# Request
Print the data exactly, leaving nothing out.

# Records
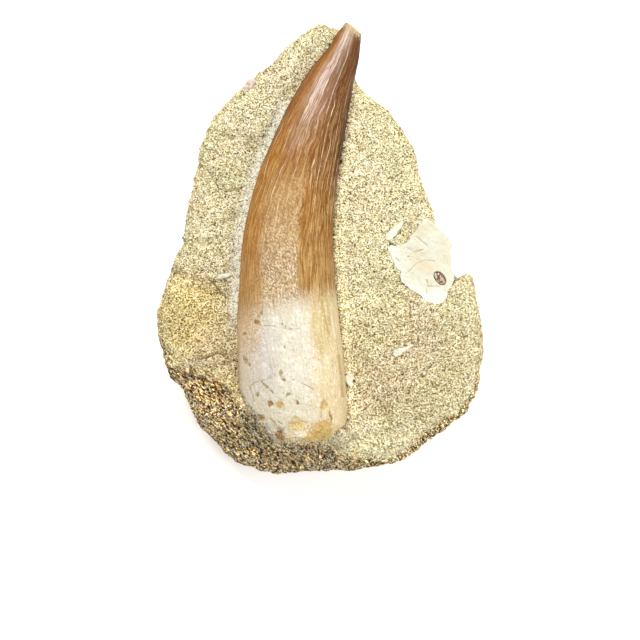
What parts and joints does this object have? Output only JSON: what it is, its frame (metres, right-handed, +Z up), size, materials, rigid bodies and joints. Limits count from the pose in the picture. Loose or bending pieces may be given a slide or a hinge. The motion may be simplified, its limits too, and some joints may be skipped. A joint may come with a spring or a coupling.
{
  "type": "fossil marine reptile tooth in rock",
  "caption": "Long curved fossil tooth with a ridged brown crown and a pale root, half sunk in a lump of sandy phosphate rock that also holds a plate of bone.",
  "frame": {"origin": "middle of the whole piece seen from above, on the surface that its flat back lies on", "axes": "+Z up, out of the face that shows the tooth; +Y from the root to the tip of the tooth; +X towards the side with the bone plate"},
  "size_m": [0.0494, 0.0686, 0.0217],
  "materials": {
    "phosphate_rock": "dull, made of fine sand grains",
    "fossil_tooth": "glossy ridged enamel on the crown, dull chalky root",
    "pale_bone": "dull and finely cracked",
    "brown_phosphate": "polished",
    "pink_shell": "dull"
  },
  "bodies": {
    "root": {"matrix_rock": "phosphate_rock", "tooth": "fossil_tooth", "bone_plate": "pale_bone", "brown_nodule": "brown_phosphate", "upper_bone_sliver": "pale_bone", "lower_bone_sliver": "pale_bone", "bone_chip_beside_root": "pale_bone", "bone_splinter_beside_crown": "pale_bone", "flake_on_left_edge": "pink_shell"}
  },
  "joints": []
}
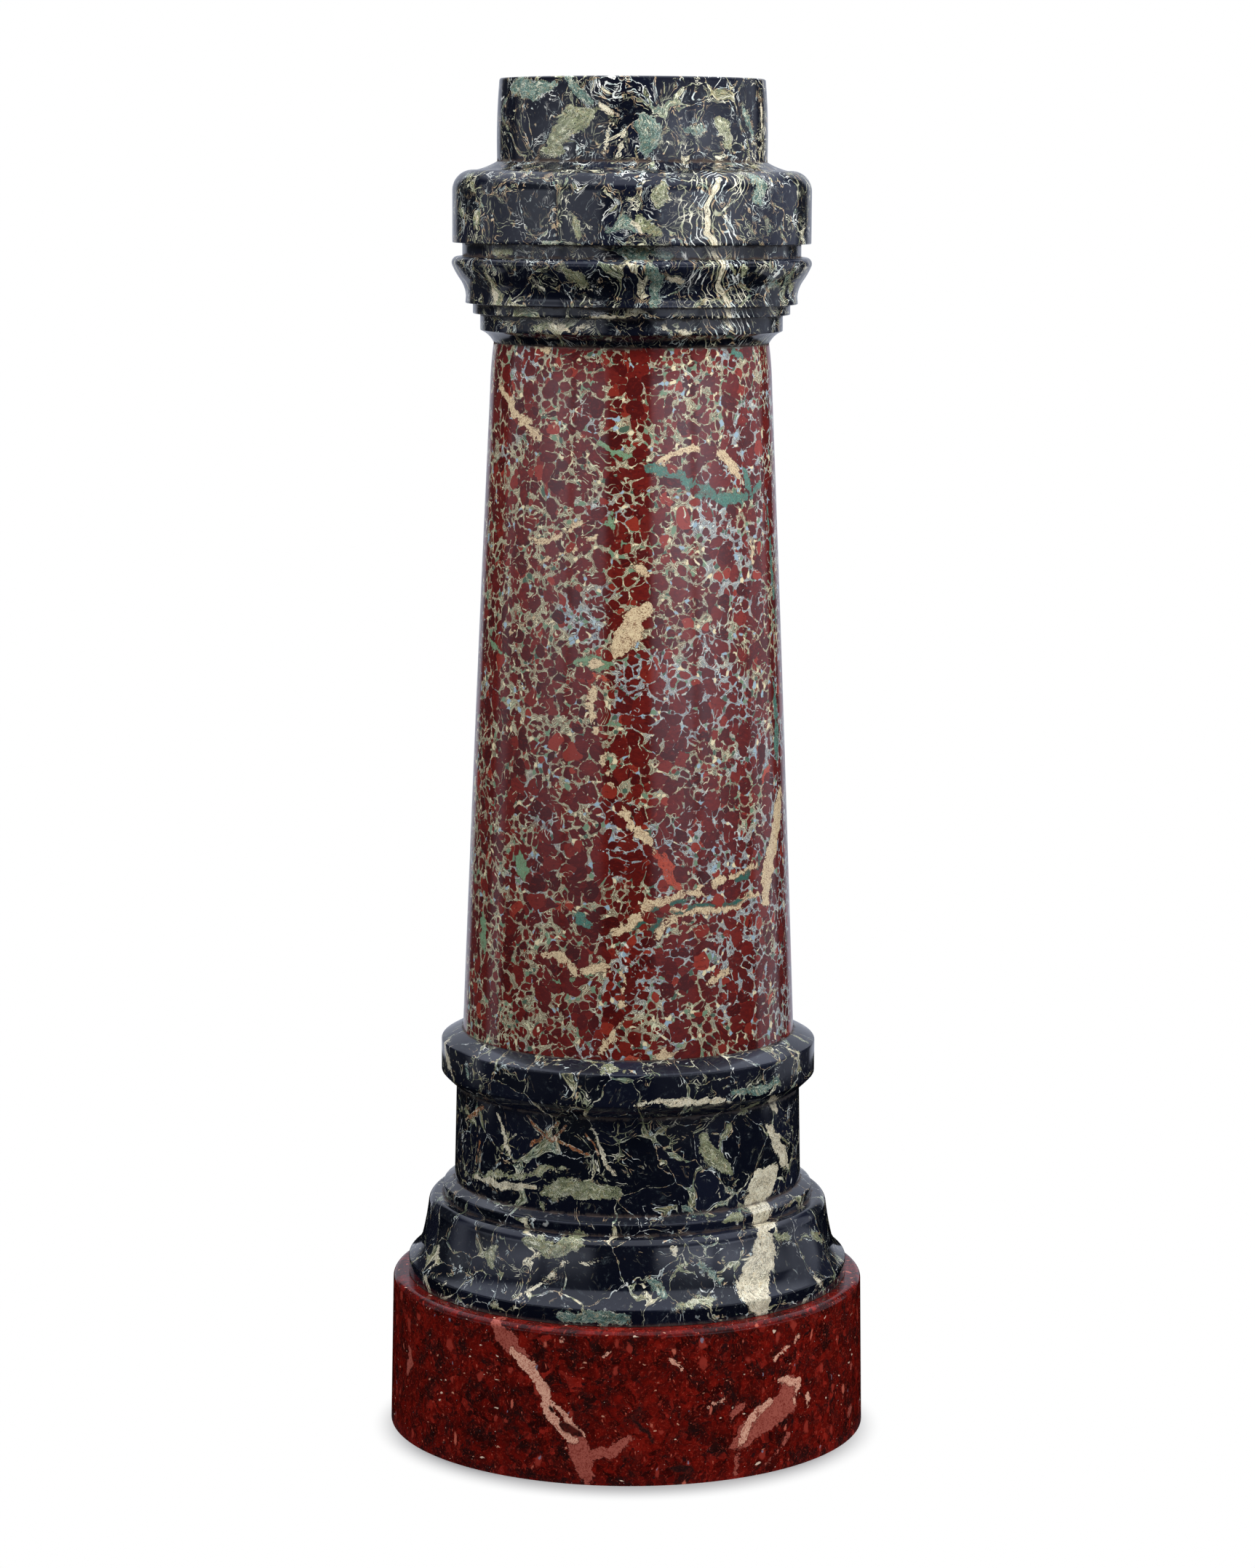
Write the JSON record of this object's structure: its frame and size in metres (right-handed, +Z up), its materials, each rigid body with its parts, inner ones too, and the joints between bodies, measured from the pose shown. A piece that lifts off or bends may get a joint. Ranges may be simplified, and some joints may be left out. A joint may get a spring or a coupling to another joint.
{
  "type": "scagliola column",
  "caption": "Free-standing pedestal column in polished imitation marble: drum plinth, moulded base, tapered shaft and moulded capital with a flat top to carry a bust or vase.",
  "frame": {"origin": "centre of the plinth's underside, on the floor", "axes": "+Z up along the turning axis; the side seen in the picture faces -Y"},
  "size_m": [0.428, 0.428, 1.2],
  "materials": {
    "deep_red_scagliola": "polished imitation marble, deep red with dark mottling and salmon and cream veins",
    "black_green_scagliola": "polished imitation marble, near black with cream, olive and blue-green veins",
    "red_breccia_scagliola": "polished imitation breccia, maroon and red fragments in a sage, cream and grey matrix"
  },
  "bodies": {
    "root": {"plinth": "deep_red_scagliola", "base": "black_green_scagliola", "shaft": "red_breccia_scagliola", "capital": "black_green_scagliola"}
  },
  "joints": []
}
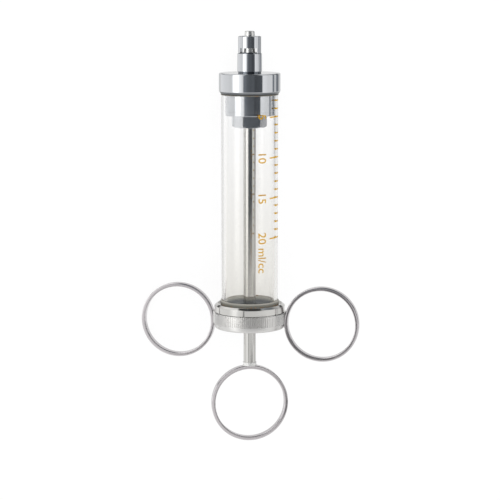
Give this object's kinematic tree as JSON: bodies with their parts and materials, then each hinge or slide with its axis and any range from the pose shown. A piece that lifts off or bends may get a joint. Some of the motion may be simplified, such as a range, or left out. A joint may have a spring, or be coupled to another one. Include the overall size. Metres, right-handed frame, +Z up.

# Answer to this problem
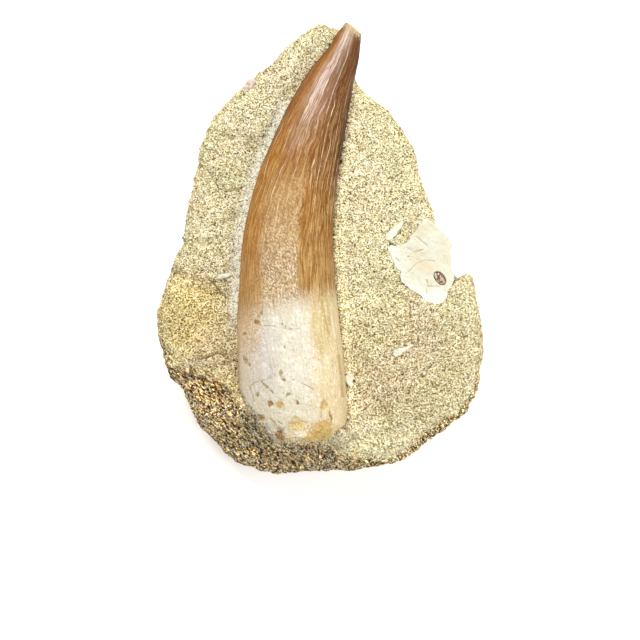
What parts and joints does this object have? Output only JSON: what it is, its frame (metres, right-handed, +Z up), size, materials, rigid bodies and joints. Limits count from the pose in the picture. Loose or bending pieces may be given a slide or a hinge. The motion may be simplified, its limits too, and some joints may be skipped. A joint may come with a spring or a coupling.
{
  "type": "fossil marine reptile tooth in rock",
  "caption": "Long curved fossil tooth with a ridged brown crown and a pale root, half sunk in a lump of sandy phosphate rock that also holds a plate of bone.",
  "frame": {"origin": "middle of the whole piece seen from above, on the surface that its flat back lies on", "axes": "+Z up, out of the face that shows the tooth; +Y from the root to the tip of the tooth; +X towards the side with the bone plate"},
  "size_m": [0.0494, 0.0686, 0.0217],
  "materials": {
    "phosphate_rock": "dull, made of fine sand grains",
    "fossil_tooth": "glossy ridged enamel on the crown, dull chalky root",
    "pale_bone": "dull and finely cracked",
    "brown_phosphate": "polished",
    "pink_shell": "dull"
  },
  "bodies": {
    "root": {"matrix_rock": "phosphate_rock", "tooth": "fossil_tooth", "bone_plate": "pale_bone", "brown_nodule": "brown_phosphate", "upper_bone_sliver": "pale_bone", "lower_bone_sliver": "pale_bone", "bone_chip_beside_root": "pale_bone", "bone_splinter_beside_crown": "pale_bone", "flake_on_left_edge": "pink_shell"}
  },
  "joints": []
}
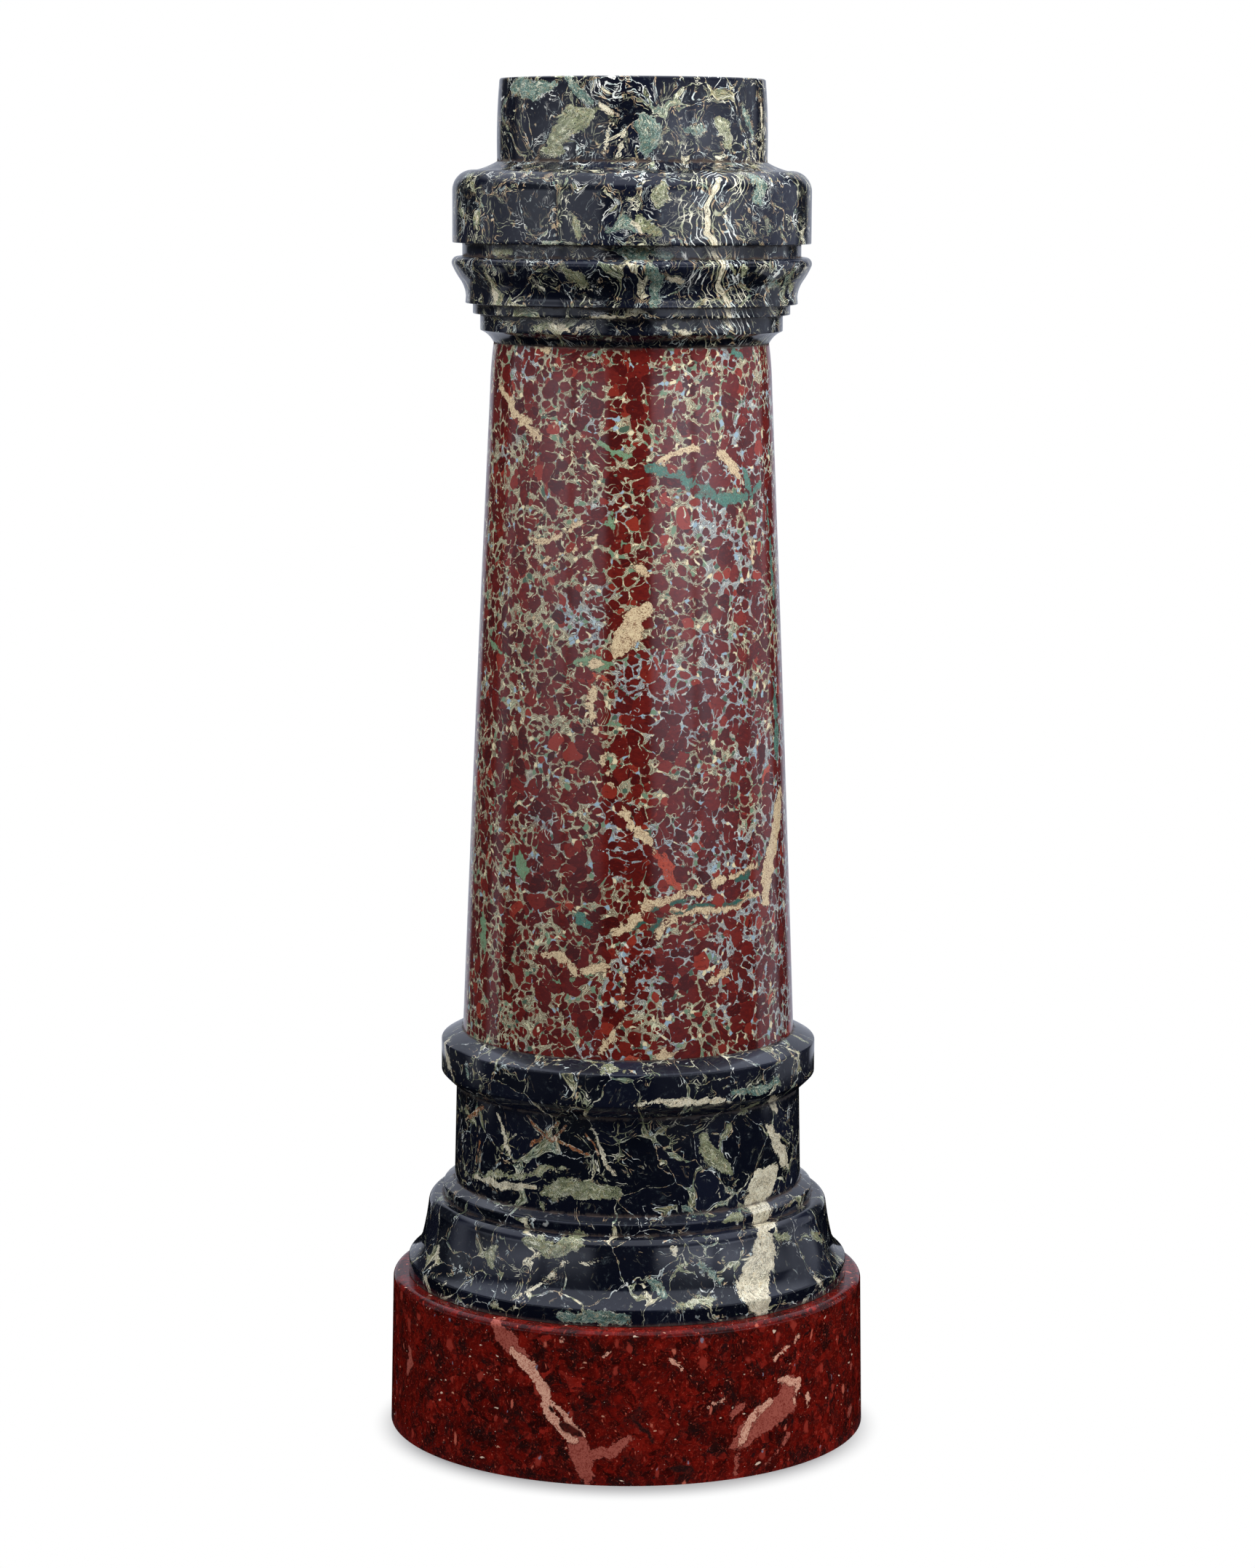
Write the JSON record of this object's structure: its frame and size in metres (right-handed, +Z up), its materials, each rigid body with its parts, inner ones too, and the joints between bodies, measured from the pose shown. A piece that lifts off or bends may get a joint. Ranges may be simplified, and some joints may be left out. A joint may get a spring or a coupling to another joint.
{
  "type": "scagliola column",
  "caption": "Free-standing pedestal column in polished imitation marble: drum plinth, moulded base, tapered shaft and moulded capital with a flat top to carry a bust or vase.",
  "frame": {"origin": "centre of the plinth's underside, on the floor", "axes": "+Z up along the turning axis; the side seen in the picture faces -Y"},
  "size_m": [0.428, 0.428, 1.2],
  "materials": {
    "deep_red_scagliola": "polished imitation marble, deep red with dark mottling and salmon and cream veins",
    "black_green_scagliola": "polished imitation marble, near black with cream, olive and blue-green veins",
    "red_breccia_scagliola": "polished imitation breccia, maroon and red fragments in a sage, cream and grey matrix"
  },
  "bodies": {
    "root": {"plinth": "deep_red_scagliola", "base": "black_green_scagliola", "shaft": "red_breccia_scagliola", "capital": "black_green_scagliola"}
  },
  "joints": []
}
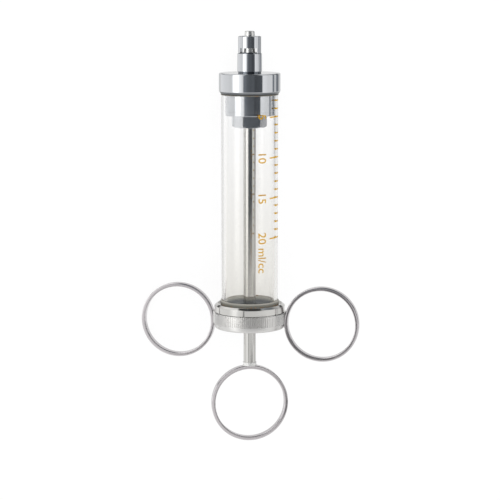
Give this object's kinematic tree as JSON: bodies with their parts and materials, then each hinge or slide with its axis and any range from the pose shown. A piece that lifts off or bends may get a joint. Some of the motion may be simplified, such as a range, or left out. A joint may have a spring, or be coupled to another one. Include the overall size. Metres, right-handed frame, +Z up.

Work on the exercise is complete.